> **SUPPLIED ENTRIES**:
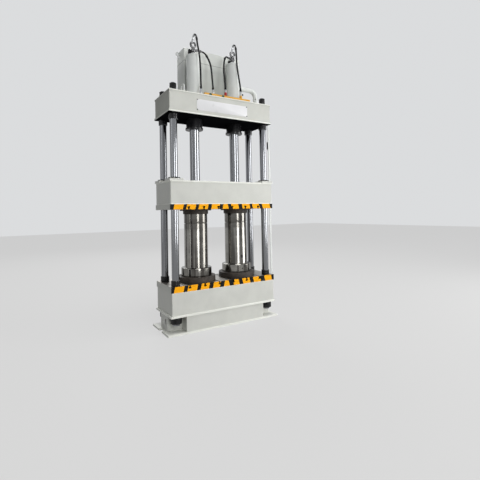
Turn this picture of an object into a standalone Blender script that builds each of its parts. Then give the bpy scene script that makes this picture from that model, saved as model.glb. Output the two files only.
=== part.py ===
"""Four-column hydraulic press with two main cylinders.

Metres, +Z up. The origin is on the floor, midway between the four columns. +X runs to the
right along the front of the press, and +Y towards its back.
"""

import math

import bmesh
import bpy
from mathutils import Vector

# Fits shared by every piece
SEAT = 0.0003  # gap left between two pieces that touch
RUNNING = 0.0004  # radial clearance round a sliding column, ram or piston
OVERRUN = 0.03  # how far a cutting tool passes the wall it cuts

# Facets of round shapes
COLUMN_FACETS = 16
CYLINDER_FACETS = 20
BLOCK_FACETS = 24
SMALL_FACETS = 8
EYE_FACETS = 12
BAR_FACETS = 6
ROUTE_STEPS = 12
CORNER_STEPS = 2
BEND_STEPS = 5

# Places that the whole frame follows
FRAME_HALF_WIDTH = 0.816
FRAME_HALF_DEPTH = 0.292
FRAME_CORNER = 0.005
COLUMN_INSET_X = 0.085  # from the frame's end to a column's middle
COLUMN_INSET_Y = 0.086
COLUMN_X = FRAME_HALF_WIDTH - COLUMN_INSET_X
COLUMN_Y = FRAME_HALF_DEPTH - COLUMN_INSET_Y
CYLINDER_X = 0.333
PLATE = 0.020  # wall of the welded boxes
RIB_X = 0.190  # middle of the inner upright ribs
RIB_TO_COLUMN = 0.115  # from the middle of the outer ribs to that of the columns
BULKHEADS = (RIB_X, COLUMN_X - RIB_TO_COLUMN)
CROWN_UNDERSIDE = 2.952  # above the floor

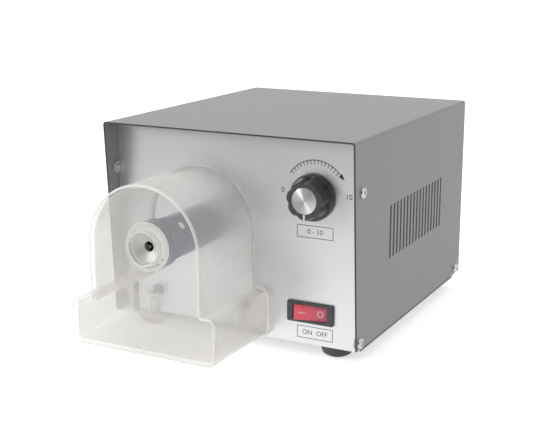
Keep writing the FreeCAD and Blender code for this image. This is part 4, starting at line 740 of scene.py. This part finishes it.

> **SHORT TASK**:
Out of the material above, select every line that holds the string "this".

> **THE SOLUTION**:
Turn this picture of an object into a standalone Blender script that builds each of its parts. Then give the bpy scene script that makes this picture from that model, saved as model.glb. Output the two files only.
Keep writing the FreeCAD and Blender code for this image. This is part 4, starting at line 740 of scene.py. This part finishes it.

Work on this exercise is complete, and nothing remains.